Since that particular case involved a supertanker, the 10,000-barrel discrepancy represented an error margin of less than 1/2 of 1 percent, Pena said. But with the world price of crude oil running $28.70 per barrel, the water would have cost U.S. taxpayers more than a quarter of a million dollars.
"But the last ship," Pena said, "we were within 100 barrels. We don't always get that close because of differences in pressure and temperature. But if there is more than 1/2 of 1 percent difference, we investigate."
In addition, the oil will be measured again as it is pumped off the Potomac Trader and routed through a Seaway Terminal meter; after it is moved three miles by pipeline to Bryan Mound, the crude will be metered one more time as it flows into above-ground holding tanks.
"I can't think of any better way to protect the government unless we had somebody riding herd with a shotgun, like on the old stagecoaches," said James Harkins, assistant manager for operations. "Industry doesn't go to these extremes. But with the price of oil the way it is, it has to be done."

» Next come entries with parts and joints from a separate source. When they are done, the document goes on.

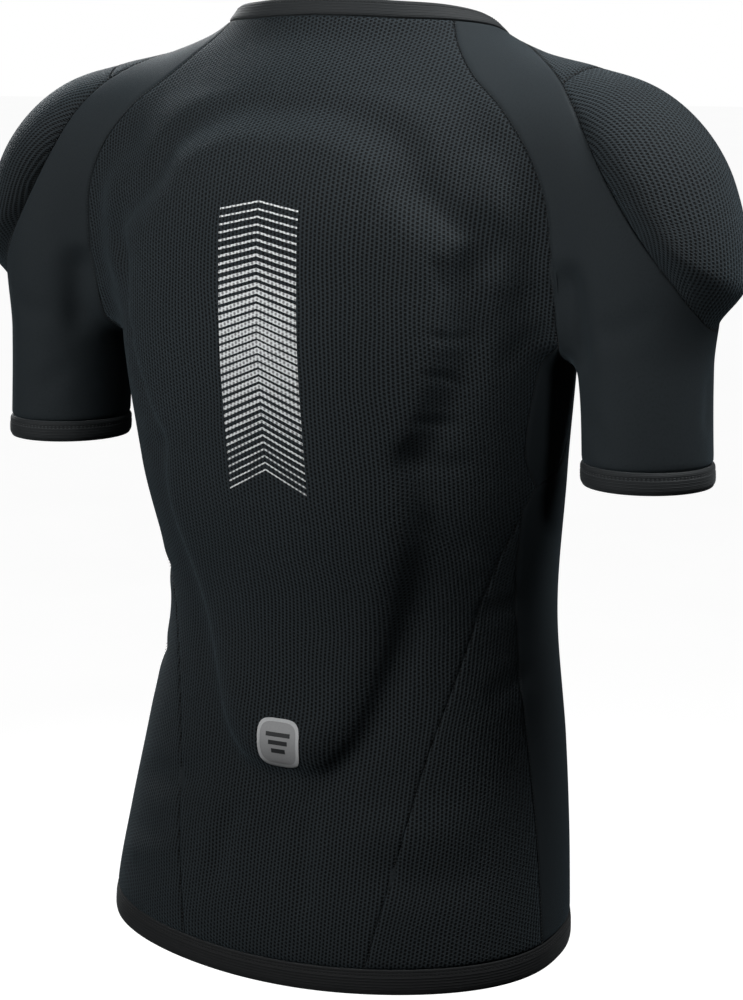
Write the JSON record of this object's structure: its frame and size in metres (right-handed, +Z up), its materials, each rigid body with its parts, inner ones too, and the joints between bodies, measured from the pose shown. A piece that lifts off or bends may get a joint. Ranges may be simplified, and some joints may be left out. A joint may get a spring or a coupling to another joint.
{
  "type": "padded compression shirt",
  "caption": "Short-sleeved padded compression shirt in its worn form: knitted mesh and smooth panels over a back protector and shoulder pads.",
  "frame": {"origin": "base of the neck, in the middle of the neck opening, level with the seam at the side of the collar", "axes": "+Z up, the front faces -Y, the wearer's left side is at +X"},
  "size_m": [0.6002, 0.2538, 0.6977],
  "materials": {
    "mesh_knit": "matte charcoal warp-knit mesh with small holes",
    "smooth_knit": "smooth near-black elastic knit with a slight sheen",
    "band_knit": "doubled charcoal knit with rows of stitching",
    "pad_foam": "soft matte protective foam"
  },
  "bodies": {
    "root": {"back_panel": "mesh_knit", "front_panel": "smooth_knit", "side_panel_left": "mesh_knit", "side_panel_right": "mesh_knit", "underarm_gusset_left": "smooth_knit", "underarm_gusset_right": "smooth_knit", "shoulder_yoke_left": "mesh_knit", "shoulder_yoke_right": "mesh_knit", "shoulder_pocket_left": "mesh_knit", "shoulder_pocket_right": "mesh_knit", "sleeve_left": "smooth_knit", "sleeve_right": "smooth_knit", "cuff_left": "band_knit", "cuff_right": "band_knit", "hem_band": "band_knit", "collar_band": "band_knit", "back_protector": "pad_foam", "shoulder_pad_left": "pad_foam", "shoulder_pad_right": "pad_foam"}
  },
  "joints": []
}
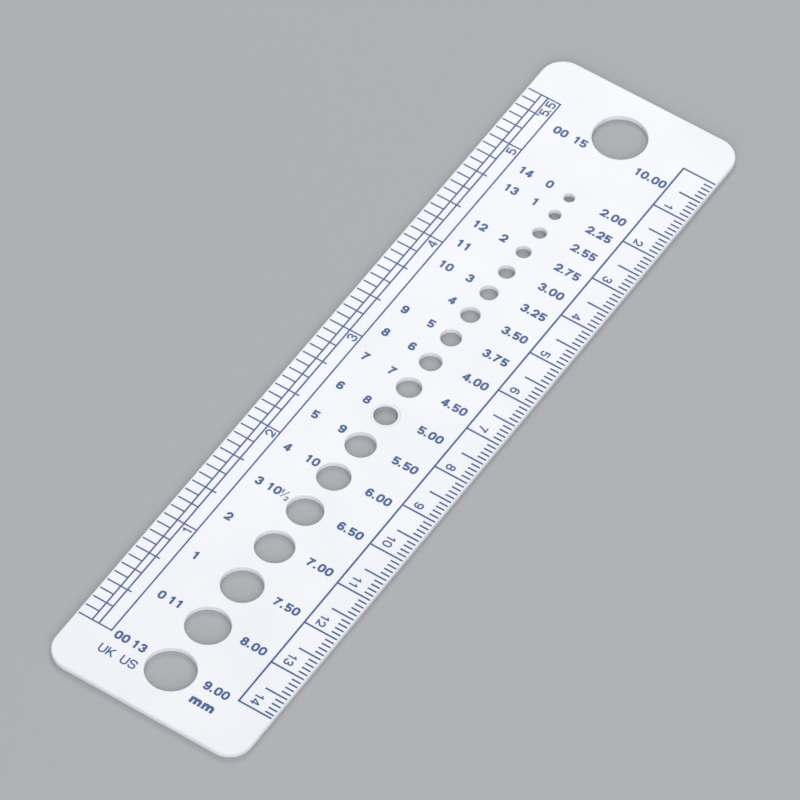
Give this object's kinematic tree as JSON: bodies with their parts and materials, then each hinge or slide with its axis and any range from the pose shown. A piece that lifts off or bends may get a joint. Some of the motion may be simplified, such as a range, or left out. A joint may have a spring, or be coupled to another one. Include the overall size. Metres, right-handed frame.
{
  "type": "knitting needle gauge",
  "caption": "Flat rounded plate with a graduated row of round holes for sizing needles, and a rule printed along each long edge.",
  "frame": {"origin": "middle of the plain back face, which the plate lies on", "axes": "+X across the plate, +Y along it towards the largest hole, +Z out of the printed face"},
  "size_m": [0.0396, 0.16, 0.0011],
  "materials": {
    "plate_white": "moulded, satin gloss",
    "print_blue": "printed ink"
  },
  "bodies": {
    "root": {"gauge_plate": "plate_white"}
  },
  "joints": []
}
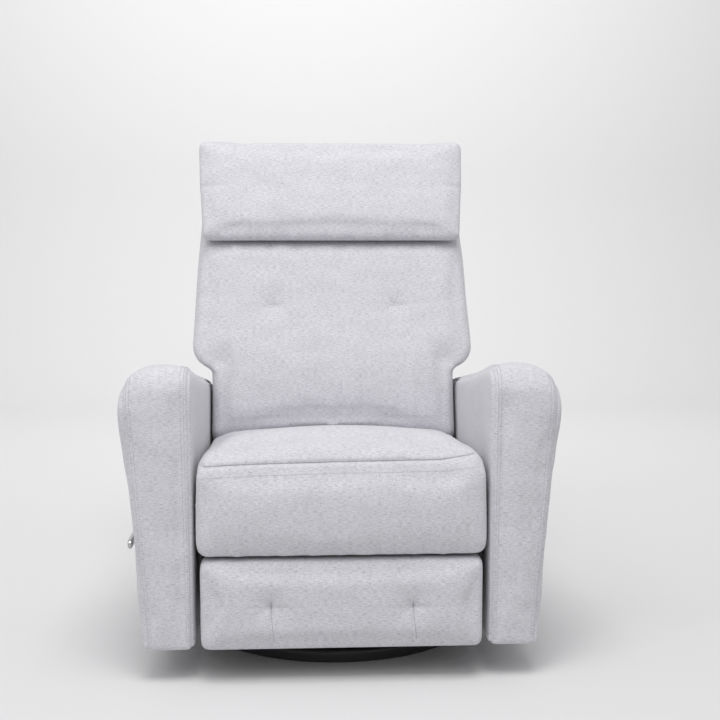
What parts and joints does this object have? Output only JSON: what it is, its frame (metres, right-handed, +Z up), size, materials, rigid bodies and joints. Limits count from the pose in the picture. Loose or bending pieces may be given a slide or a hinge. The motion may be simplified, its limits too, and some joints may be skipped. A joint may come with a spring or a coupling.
{
  "type": "glider nursery chair",
  "caption": "Swivel glider recliner for a nursery: padded arms, tufted back with a thick headrest pad, swing-out footrest, side release lever and a round black floor ring.",
  "frame": {"origin": "on the floor at the swivel axis, the centre of the floor ring", "axes": "X across the chair, to the right of someone looking at its front; the front faces -Y; Z up"},
  "size_m": [0.8114, 0.8847, 1.0452],
  "materials": {
    "heather_fabric": "woven, pale cool grey heather",
    "black_steel": "satin powder coat",
    "black_plastic": "fine moulded texture",
    "nylon": "natural nylon",
    "satin_metal": "satin",
    "zinc_steel": "zinc plated",
    "frame_wood": "bare, sawn",
    "grey_felt": "needled felt",
    "webbing": "elastic webbing"
  },
  "bodies": {
    "base": {"floor_pad_ring": "black_plastic", "base_ring": "black_steel", "base_spokes": "black_steel", "base_hub": "black_steel", "lower_race": "zinc_steel", "bearing_balls": "zinc_steel", "ball_cage": "nylon", "kingpin": "zinc_steel"},
    "carriage": {"upper_race": "zinc_steel", "carriage_plate": "black_steel", "race_bolts": "zinc_steel", "glide_stand_right": "black_steel", "glide_stand_left": "black_steel"},
    "front_links": {"glide_links_front": "zinc_steel", "glide_pins_front": "zinc_steel"},
    "rear_links": {"glide_links_rear": "zinc_steel", "glide_pins_rear": "zinc_steel"},
    "seat_frame": {"glide_hangers": "black_steel", "cross_tubes": "black_steel", "side_plate_right": "black_steel", "side_plate_left": "black_steel", "plate_bolts": "zinc_steel", "seat_rail_front": "frame_wood", "seat_rail_rear": "frame_wood", "seat_springs": "zinc_steel", "seat_deck": "grey_felt", "seat_cushion": "heather_fabric", "seat_front_pad": "heather_fabric", "arm_inner_panel_left": "heather_fabric", "arm_inner_panel_right": "heather_fabric", "arm_outer_panel_left": "heather_fabric", "arm_outer_panel_right": "heather_fabric", "arm_front_panel_left": "heather_fabric", "arm_front_panel_right": "heather_fabric", "arm_rear_panel_left": "heather_fabric", "arm_rear_panel_right": "heather_fabric", "arm_top_pad_left": "heather_fabric", "arm_top_pad_right": "heather_fabric", "arm_frame_left": "frame_wood", "arm_frame_right": "frame_wood", "rear_apron": "heather_fabric", "lever_escutcheon": "black_plastic"},
    "drive": {"drive_links": "zinc_steel", "drive_tube": "black_steel"},
    "lower_links": {"ottoman_links_lower": "zinc_steel"},
    "upper_links": {"ottoman_links_upper": "zinc_steel"},
    "footrest": {"ottoman_brackets": "zinc_steel", "footrest_board": "frame_wood", "footrest_cushion": "heather_fabric"},
    "back": {"back_posts": "frame_wood", "back_rails": "frame_wood", "back_webbing": "webbing", "back_hinge_plates": "zinc_steel", "back_upper_cushion": "heather_fabric", "back_lower_cushion": "heather_fabric", "headrest_cushion": "heather_fabric", "back_outer_panel": "heather_fabric"},
    "lever": {"release_lever": "satin_metal", "lever_shaft": "zinc_steel", "lever_pawl": "zinc_steel"}
  },
  "joints": [
    {"name": "swivel", "type": "hinge", "parent": "base", "child": "carriage", "pos_m": [0, 0, 0.038], "axis": [0, 0, 1], "continuous": true},
    {"name": "glide_front_swing", "type": "hinge", "parent": "carriage", "child": "front_links", "pos_m": [0, -0.13, 0.29], "axis": [1, 0, 0], "range_deg": [-20, 20]},
    {"name": "glide_seat_level", "type": "hinge", "parent": "front_links", "child": "seat_frame", "pos_m": [0, -0.13, 0.17], "axis": [1, 0, 0], "range_deg": [-20, 20]},
    {"name": "glide_rear_swing", "type": "hinge", "parent": "carriage", "child": "rear_links", "pos_m": [0, 0.13, 0.29], "axis": [1, 0, 0], "range_deg": [-20, 20]},
    {"name": "footrest_drive", "type": "hinge", "parent": "seat_frame", "child": "drive", "pos_m": [0, -0.234, 0.326], "axis": [-1, 0, 0], "range_deg": [0, 90]},
    {"name": "lower_link_turn", "type": "hinge", "parent": "drive", "child": "lower_links", "pos_m": [0, -0.12157, 0.21357], "axis": [-1, 0, 0], "range_deg": [-60, 0]},
    {"name": "upper_link_turn", "type": "hinge", "parent": "drive", "child": "upper_links", "pos_m": [0, -0.09329, 0.18529], "axis": [-1, 0, 0], "range_deg": [-60, 0]},
    {"name": "footrest_turn", "type": "hinge", "parent": "lower_links", "child": "footrest", "pos_m": [0, -0.32248, 0.15974], "axis": [-1, 0, 0], "range_deg": [0, 60]},
    {"name": "back_recline", "type": "hinge", "parent": "seat_frame", "child": "back", "pos_m": [0, 0.205, 0.35], "axis": [-1, 0, 0], "range_deg": [0, 35]},
    {"name": "lever_pull", "type": "hinge", "parent": "seat_frame", "child": "lever", "pos_m": [-0.393, -0.196, 0.257], "axis": [-1, 0, 0], "range_deg": [0, 25], "stiffness_Nm_per_rad": 0.6, "springref_deg": -14.9}
  ],
  "couplings": [
    {"joint": "glide_seat_level", "follows": "glide_front_swing", "ratio": -1},
    {"joint": "glide_rear_swing", "follows": "glide_front_swing", "ratio": 1},
    {"joint": "lower_link_turn", "follows": "footrest_drive", "ratio": -0.66667},
    {"joint": "upper_link_turn", "follows": "footrest_drive", "ratio": -0.66667},
    {"joint": "footrest_turn", "follows": "footrest_drive", "ratio": 0.66667}
  ]
}
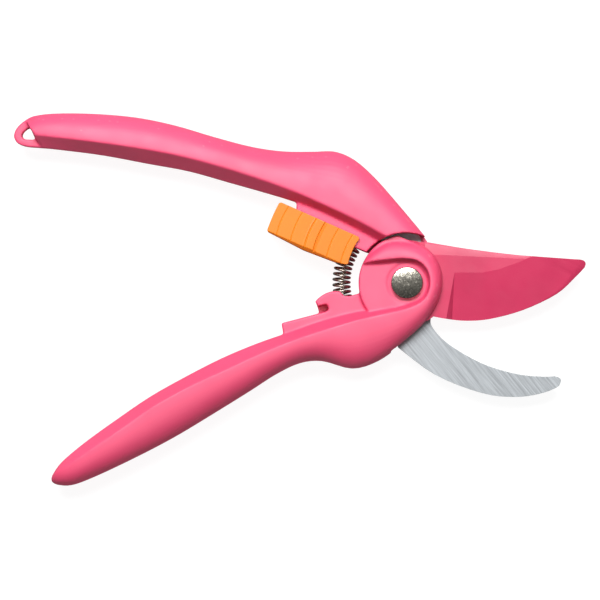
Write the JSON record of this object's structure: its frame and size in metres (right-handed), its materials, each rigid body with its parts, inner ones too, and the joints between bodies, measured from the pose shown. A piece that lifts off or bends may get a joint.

From the holding tanks, the crude will be routed through other pipes to one of the 12 new salt caverns still being leached out on the 500-acre site here.
As the oil is injected into the earth, it collects in the upper part of the cavern, and it, too, forces brine from the cavity. The brine is piped 12 miles out into the Gulf of Mexico, where it is dispersed.
In the event of an oil crisis, the crude would be withdrawn from the caverns by reversing the process. "You'd take precisely the same equipment and pump in fresh water," said C. Curtis Johnson, manager of the reserve, "and oil would come out instead of brine."
Several experts have contended that because of the age of the pumping equipment, the harsh use it has been subjected to and the growing problem of obtaining spare parts, it might be difficult to withdraw oil over any extended period at the planned 3.5 million barrels a day.
Reserve officials, however, are infuriated at the suggestion.
"The thing that concerns me is that people keep asking, 'Gosh, can we get it out of the ground?' " said Johnson. "The answer is yeah. Not only yeah. Hell yeah!"